J’appuie particulièrement sur le « conduire au-dehors avec soin » Cette notion de soin est importante pour la suite de ce qu’est la fonction paternelle selon la psychanalyse.

En effet, « La fonction du père est de séparer l’enfant de la mère. Il doit s’interposer entre la mère et l’enfant pour permettre à l’enfant de développer son identité en dehors de la symbiose maternelle et rappeler à la mère qu’elle est aussi une femme, une amante, un être de plaisir, non seulement un être de devoir généreux. Si la mère représente l’amour fusionnel, le père représente les limites, les frontières, la séparation psychologique »(1) ceci doit être fait avec grand soin et douceur ! Il est aucunement question de sevrer l’enfant pour que le père récupère sa femme comme préconisé par certaines personnes (vous voyez de qui je parle).

Yvon Dallaire retranscrit 5 fonctions paternelles :
La protection : protéger les siens et donc pour ce faire être présent physiquement et psychologiquement
L’éducation : « Le père doit faciliter à ses enfants l’apprentissage du contrôle de soi »(1)
L’initiation : initier l’enfant aux règles de la société pour vivre avec les autres
La séparation : séparer la mère de l’enfant et l’enfant de la mère pour que l’un et l’autre puisse s’épanouir ; la mère en tant que femme et l’enfant en tant qu’adulte
La filiation : pour que l’enfant sache qui est son père et qu’il puisse s’inscrire dans une lignée.

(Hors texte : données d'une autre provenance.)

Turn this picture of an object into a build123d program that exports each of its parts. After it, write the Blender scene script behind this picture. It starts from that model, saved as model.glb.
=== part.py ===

On comprendra à la lecture de cet article (1) que la fonction paternelle a été bien bousculé ces dernières années. Les mères ont pris une partie de ces fonctions par les rôles qu’elles ont joué, peut être parce que les hommes des générations précédentes avaient oublié que leur fonction doit être réalisée « avec soin » et non « autoritarisme ».